Elsewhere, Amos courts controversy by drawing on the familiar feminist conceit that Jesus was actually a woman. She opens a song with the line, “Muhammad, my friend, it’s time to tell the world we both know it was a girl back in Bethlehem.” But the song quickly devolves into silly scenes: “What about the deal on the flying trapeze,” she sings, “got a peanut butter hand but honey do drop in at the Dew Drop Inn.” Later, in a stanza that mentions Moses and the Hawaiian volcano goddess Pele, she tacks on, “Gladys save a place for me on your grapevine till I get my own TV show.” It’s one of the many head-scratchers that fill each song.
On “In the Springtime of His Voodoo,” Amos casts a compelling arrangement by drawing on New Orleans rhythm-and-blues, but her words sap the song’s musical power. She opens with a direct quote from the Eagles, “I was standing on the corner in Winslow, Arizona,” then coyly states that she’s in the wrong song. A few errant images later, she leaps in with, “Got an angry snatch, girls you know what I mean,” and then launches into an impossibly thick segment concerning warp speed and Star Trek’s Mr. Sulu.

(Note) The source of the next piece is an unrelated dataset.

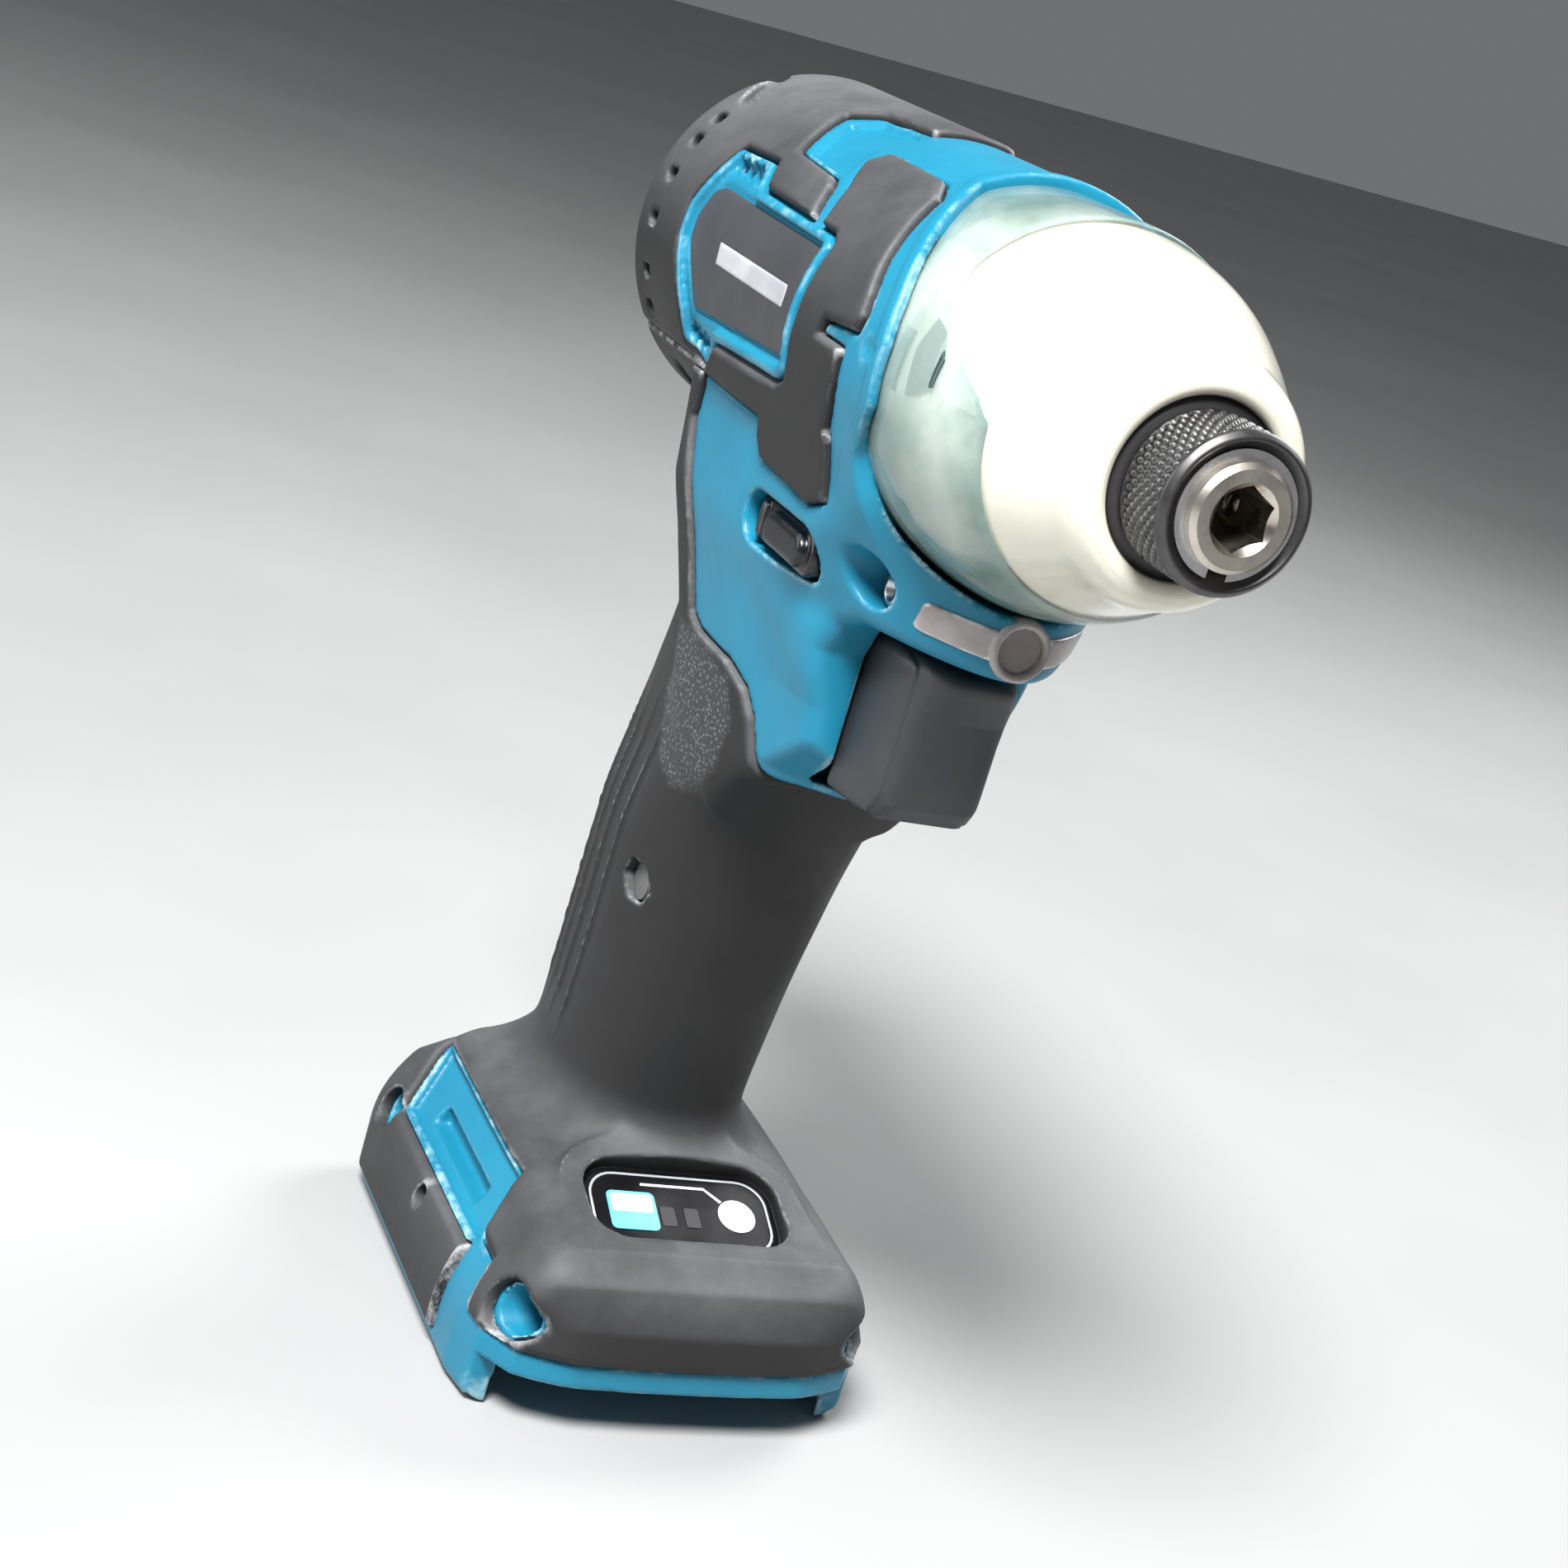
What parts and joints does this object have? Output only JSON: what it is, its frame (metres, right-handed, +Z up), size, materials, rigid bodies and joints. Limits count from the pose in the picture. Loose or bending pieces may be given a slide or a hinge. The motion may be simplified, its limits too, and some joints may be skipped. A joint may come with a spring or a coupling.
{
  "type": "cordless impact driver",
  "caption": "Compact pistol-grip impact driver without its battery: two-part shell with soft grip, ogive nose cover, knurled quick-change bit sleeve, trigger and direction lever.",
  "frame": {"origin": "middle of the base plane that the battery rails stand on, half way along the whole length and on the split plane of the shell", "axes": "+X along the drive axis to the nose, +Y to the tool's left, +Z up from the base to the head"},
  "size_m": [0.135, 0.06, 0.1771],
  "materials": {
    "teal_shell": "moulded glass-filled nylon, fine spark texture",
    "soft_grip": "soft overmoulded elastomer, matt, worn",
    "blank_plate": "dark grey printed film, left blank",
    "cast_case": "die cast",
    "cream_cover": "glossy ivory moulding",
    "clear_film": "clear greenish plastic",
    "bronze": "sintered bronze",
    "dark_steel": "black oxide",
    "steel": "ground bright steel",
    "bearing_steel": "ground and polished",
    "black_plastic": "moulded nylon",
    "magnet": "sintered ferrite",
    "carbon": "pressed carbon",
    "brown_plastic": "phenolic",
    "trigger_grey": "matt nylon",
    "gloss_black": "polished",
    "white_film": "white printed film, left blank",
    "board": "epoxy board",
    "lens": "clear polycarbonate, scuffed",
    "brass": "turned",
    "red_wire": "silicone insulation",
    "copper": "enamelled copper on laminated iron",
    "commutator_copper": "turned copper",
    "fan_plastic": "natural nylon",
    "grey_plug": "matt elastomer",
    "sleeve_black": "knurled, black oxide, worn",
    "anvil_steel": "hardened, oiled",
    "gear_steel": "hobbed and hardened"
  },
  "bodies": {
    "tool": {"housing_right": "teal_shell", "housing_left": "teal_shell", "grip_right": "soft_grip", "grip_left": "soft_grip", "head_bumper_right": "soft_grip", "head_bumper_left": "soft_grip", "name_plate": "blank_plate", "hammer_case": "cast_case", "nose_cover": "cream_cover", "clear_cover": "clear_film", "anvil_bush": "bronze", "ring_gear": "gear_steel", "gear_plate": "black_plastic", "spindle_bearing": "bearing_steel", "front_bearing": "bearing_steel", "rear_bearing": "bearing_steel", "motor_can": "steel", "field_magnets": "magnet", "brush_holder": "brown_plastic", "carbon_brushes": "carbon", "switch_body": "black_plastic", "led_lens": "lens", "led_board": "board", "control_panel": "gloss_black", "panel_board": "board", "terminal_block": "black_plastic", "terminals": "brass", "battery_leads": "red_wire", "housing_screws": "steel", "case_screws": "steel", "hook_nut": "brass", "grip_plug": "grey_plug", "trigger_spring": "steel"},
    "trigger": {"trigger": "trigger_grey", "trigger_rod": "steel"},
    "direction_lever": {"direction_lever": "gloss_black"},
    "mode_button": {"mode_button": "white_film"},
    "spindle": {"spindle": "steel", "planet_pins": "steel", "spring_washer": "steel", "hammer_spring": "dark_steel", "cam_balls": "bearing_steel"},
    "planet_1": {"planet_gear_1": "gear_steel"},
    "planet_2": {"planet_gear_2": "gear_steel"},
    "planet_3": {"planet_gear_3": "gear_steel"},
    "hammer": {"hammer": "dark_steel"},
    "anvil": {"anvil": "anvil_steel", "detent_balls": "bearing_steel", "sleeve_spring": "steel", "sleeve_washer": "steel", "retaining_ring": "steel"},
    "bit_sleeve": {"bit_sleeve": "sleeve_black"},
    "armature": {"armature_core": "copper", "commutator": "commutator_copper", "motor_shaft": "steel", "pinion": "gear_steel", "cooling_fan": "fan_plastic"}
  },
  "joints": [
    {"name": "spindle_spin", "type": "hinge", "parent": "tool", "child": "spindle", "pos_m": [0, 0, 0.1525], "axis": [1, 0, 0], "continuous": true},
    {"name": "anvil_spin", "type": "hinge", "parent": "tool", "child": "anvil", "pos_m": [0, 0, 0.1525], "axis": [1, 0, 0], "continuous": true},
    {"name": "motor_spin", "type": "hinge", "parent": "tool", "child": "armature", "pos_m": [0, 0, 0.1525], "axis": [1, 0, 0], "continuous": true},
    {"name": "planet_1_spin", "type": "hinge", "parent": "spindle", "child": "planet_1", "pos_m": [0, 0, 0.142], "axis": [1, 0, 0], "continuous": true},
    {"name": "planet_2_spin", "type": "hinge", "parent": "spindle", "child": "planet_2", "pos_m": [0, 0.00909, 0.15775], "axis": [1, 0, 0], "continuous": true},
    {"name": "planet_3_spin", "type": "hinge", "parent": "spindle", "child": "planet_3", "pos_m": [0, -0.00909, 0.15775], "axis": [1, 0, 0], "continuous": true},
    {"name": "hammer_slide", "type": "slide", "parent": "spindle", "child": "hammer", "axis": [-1, 0, 0], "range_m": [0, 0.0048], "stiffness_N_per_m": 9000, "springref_m": -0.002, "deforming": ["hammer_spring"]},
    {"name": "sleeve_slide", "type": "slide", "parent": "anvil", "child": "bit_sleeve", "axis": [1, 0, 0], "range_m": [0, 0.0025], "stiffness_N_per_m": 900, "springref_m": -0.001, "deforming": ["sleeve_spring"]},
    {"name": "trigger_slide", "type": "slide", "parent": "tool", "child": "trigger", "axis": [-1, 0, 0], "range_m": [0, 0.0055], "stiffness_N_per_m": 900, "springref_m": -0.003, "deforming": ["trigger_spring"]},
    {"name": "direction_slide", "type": "slide", "parent": "tool", "child": "direction_lever", "axis": [0, 1, 0], "range_m": [-0.0025, 0.0025]},
    {"name": "mode_press", "type": "slide", "parent": "tool", "child": "mode_button", "axis": [-0.3746, 0, -0.9272], "range_m": [0, 0.0004], "stiffness_N_per_m": 2500, "springref_m": -0.0001}
  ],
  "couplings": [
    {"joint": "anvil_spin", "follows": "spindle_spin", "ratio": 1},
    {"joint": "motor_spin", "follows": "spindle_spin", "ratio": 5},
    {"joint": "planet_1_spin", "follows": "spindle_spin", "ratio": -2.6667},
    {"joint": "planet_2_spin", "follows": "spindle_spin", "ratio": -2.6667},
    {"joint": "planet_3_spin", "follows": "spindle_spin", "ratio": -2.6667}
  ]
}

Amos often cites “faeries” as the source of her lyrics. If so, it sounds like her little leprechauns are having a bit of fun with her these days, just to see what they can get away with. Working without ex-producer and ex-boyfriend Eric Rosse, Amos no longer has someone to guide her away from some of her more fanciful indulgences. She makes a big deal about wanting to run free, without patriarchal guidance. But on Boys for Pele, she wallows in her independence and takes too much delight in her ability to do whatever she pleases.